:: Recorded information ::

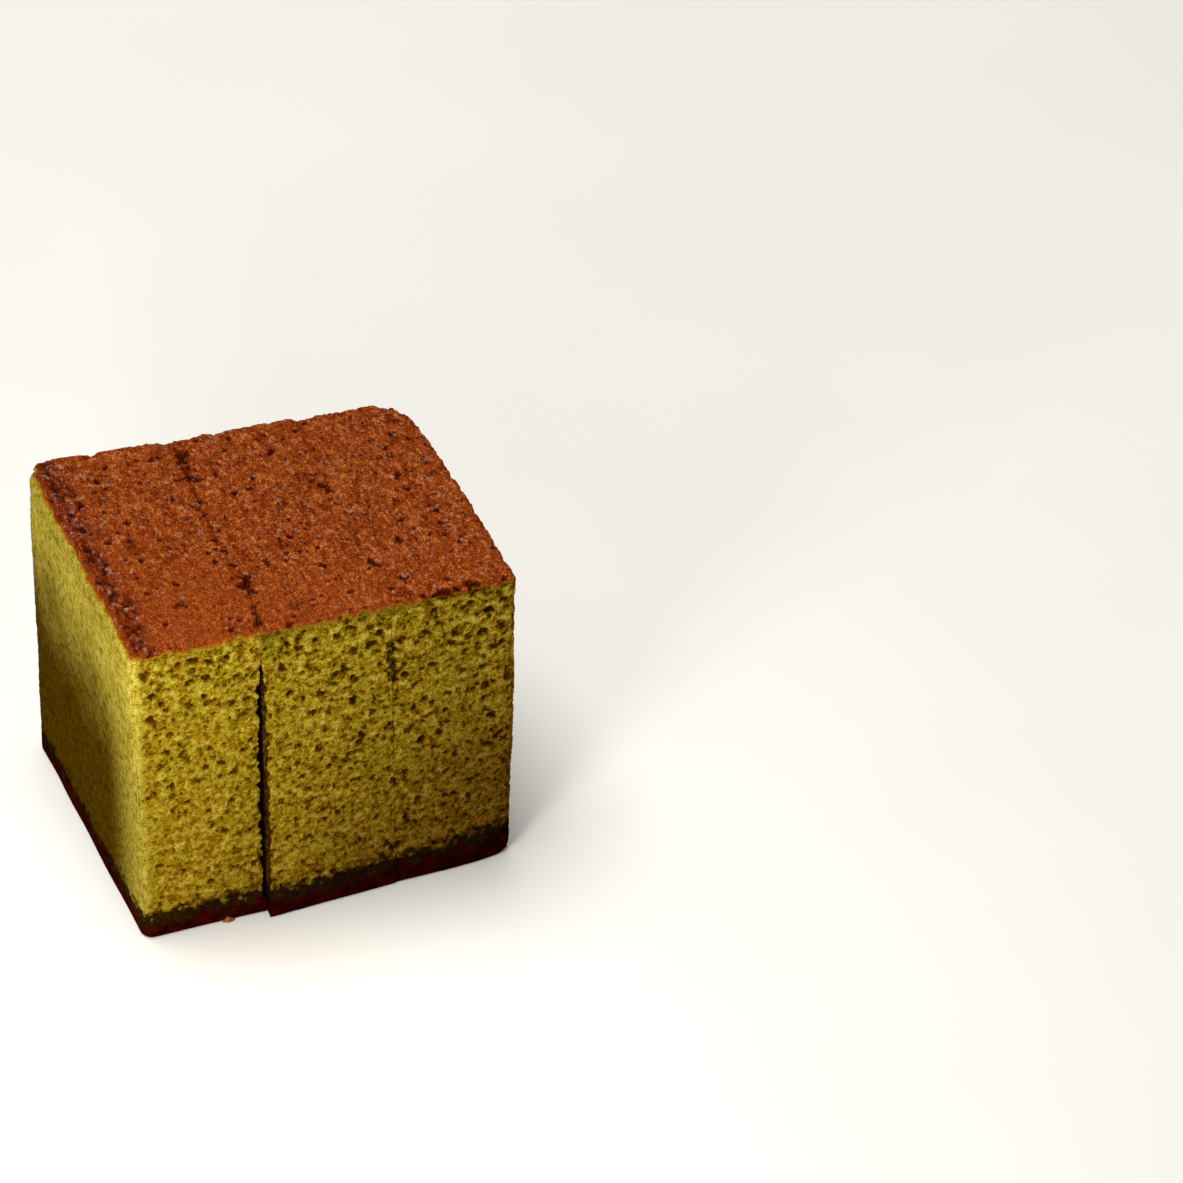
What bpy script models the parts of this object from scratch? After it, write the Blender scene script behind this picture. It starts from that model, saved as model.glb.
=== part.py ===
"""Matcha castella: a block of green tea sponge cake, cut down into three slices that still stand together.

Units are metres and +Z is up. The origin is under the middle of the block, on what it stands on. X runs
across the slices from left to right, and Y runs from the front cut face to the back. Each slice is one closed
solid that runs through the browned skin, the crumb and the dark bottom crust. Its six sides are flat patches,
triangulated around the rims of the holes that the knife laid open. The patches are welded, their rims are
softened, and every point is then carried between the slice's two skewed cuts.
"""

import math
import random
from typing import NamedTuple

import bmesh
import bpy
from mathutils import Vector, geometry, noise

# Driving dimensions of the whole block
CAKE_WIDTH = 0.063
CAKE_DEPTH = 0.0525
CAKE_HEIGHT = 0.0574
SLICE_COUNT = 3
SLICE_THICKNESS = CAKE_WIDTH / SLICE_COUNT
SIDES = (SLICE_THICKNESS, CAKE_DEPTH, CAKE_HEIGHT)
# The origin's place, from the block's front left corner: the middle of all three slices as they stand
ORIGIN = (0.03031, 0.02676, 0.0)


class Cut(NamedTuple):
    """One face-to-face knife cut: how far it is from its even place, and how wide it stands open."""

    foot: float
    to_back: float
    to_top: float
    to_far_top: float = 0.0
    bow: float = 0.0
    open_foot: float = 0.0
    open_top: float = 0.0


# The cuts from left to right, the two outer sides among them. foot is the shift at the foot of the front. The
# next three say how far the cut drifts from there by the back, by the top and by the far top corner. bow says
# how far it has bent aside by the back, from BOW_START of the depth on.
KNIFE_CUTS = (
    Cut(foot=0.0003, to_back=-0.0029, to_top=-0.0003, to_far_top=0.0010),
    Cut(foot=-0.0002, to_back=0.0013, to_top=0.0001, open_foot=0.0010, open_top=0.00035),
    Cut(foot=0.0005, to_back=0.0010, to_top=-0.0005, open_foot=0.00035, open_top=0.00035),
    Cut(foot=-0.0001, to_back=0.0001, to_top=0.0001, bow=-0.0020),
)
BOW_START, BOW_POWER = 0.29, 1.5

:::

_Aim of the exercise_: Write the material out again in its entirety, exactly as shown.

_Solved exercise_:
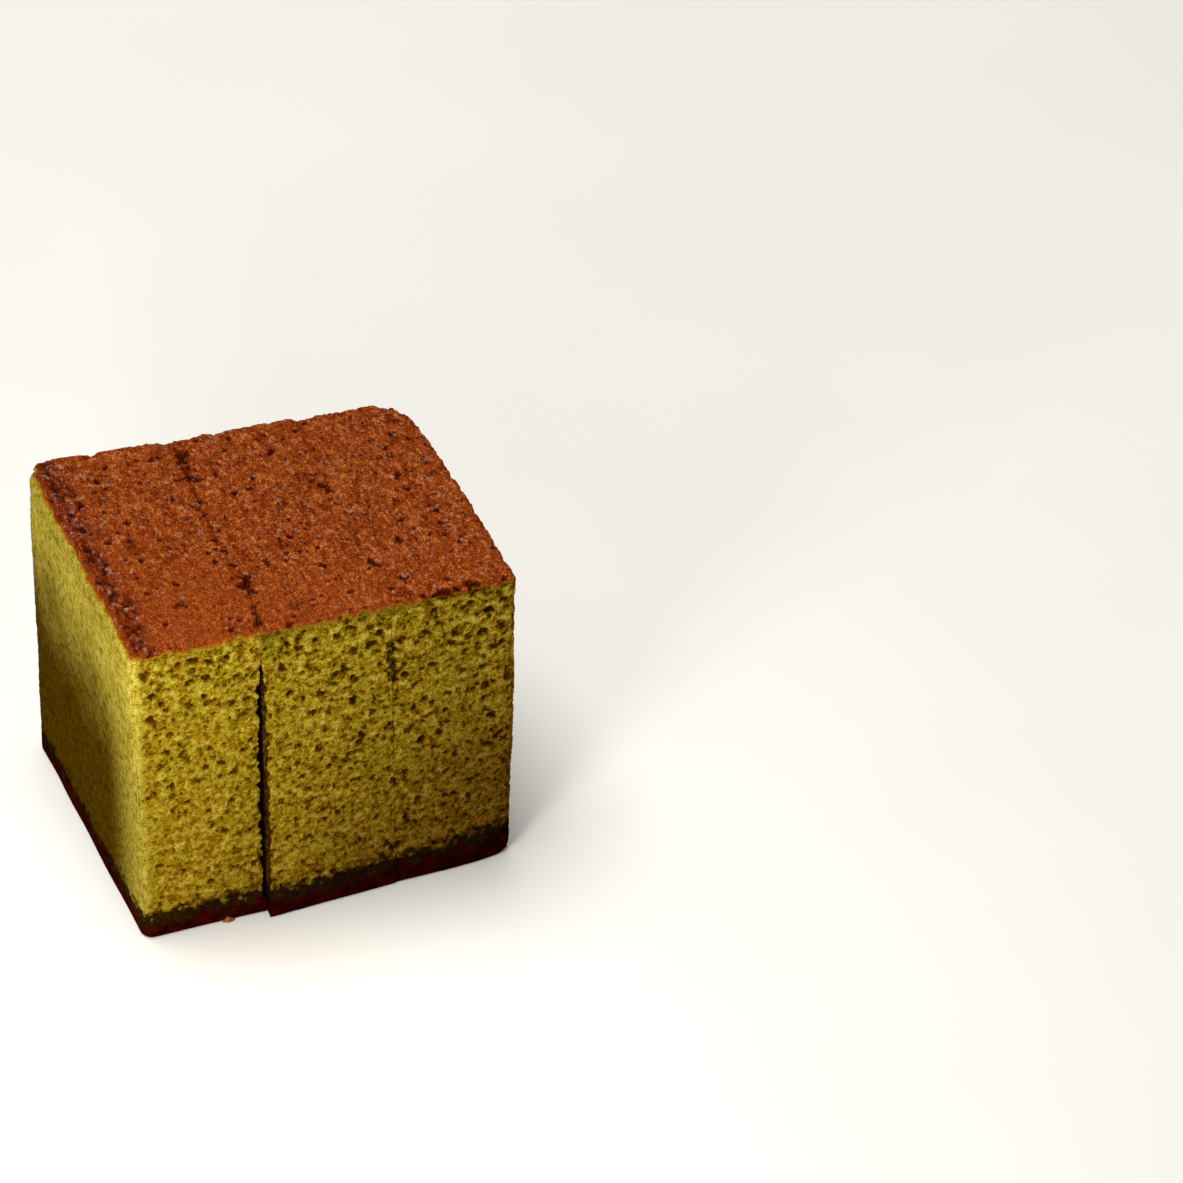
What bpy script models the parts of this object from scratch? After it, write the Blender scene script behind this picture. It starts from that model, saved as model.glb.
=== part.py ===
"""Matcha castella: a block of green tea sponge cake, cut down into three slices that still stand together.

Units are metres and +Z is up. The origin is under the middle of the block, on what it stands on. X runs
across the slices from left to right, and Y runs from the front cut face to the back. Each slice is one closed
solid that runs through the browned skin, the crumb and the dark bottom crust. Its six sides are flat patches,
triangulated around the rims of the holes that the knife laid open. The patches are welded, their rims are
softened, and every point is then carried between the slice's two skewed cuts.
"""

import math
import random
from typing import NamedTuple

import bmesh
import bpy
from mathutils import Vector, geometry, noise

# Driving dimensions of the whole block
CAKE_WIDTH = 0.063
CAKE_DEPTH = 0.0525
CAKE_HEIGHT = 0.0574
SLICE_COUNT = 3
SLICE_THICKNESS = CAKE_WIDTH / SLICE_COUNT
SIDES = (SLICE_THICKNESS, CAKE_DEPTH, CAKE_HEIGHT)
# The origin's place, from the block's front left corner: the middle of all three slices as they stand
ORIGIN = (0.03031, 0.02676, 0.0)


class Cut(NamedTuple):
    """One face-to-face knife cut: how far it is from its even place, and how wide it stands open."""

    foot: float
    to_back: float
    to_top: float
    to_far_top: float = 0.0
    bow: float = 0.0
    open_foot: float = 0.0
    open_top: float = 0.0


# The cuts from left to right, the two outer sides among them. foot is the shift at the foot of the front. The
# next three say how far the cut drifts from there by the back, by the top and by the far top corner. bow says
# how far it has bent aside by the back, from BOW_START of the depth on.
KNIFE_CUTS = (
    Cut(foot=0.0003, to_back=-0.0029, to_top=-0.0003, to_far_top=0.0010),
    Cut(foot=-0.0002, to_back=0.0013, to_top=0.0001, open_foot=0.0010, open_top=0.00035),
    Cut(foot=0.0005, to_back=0.0010, to_top=-0.0005, open_foot=0.00035, open_top=0.00035),
    Cut(foot=-0.0001, to_back=0.0001, to_top=0.0001, bow=-0.0020),
)
BOW_START, BOW_POWER = 0.29, 1.5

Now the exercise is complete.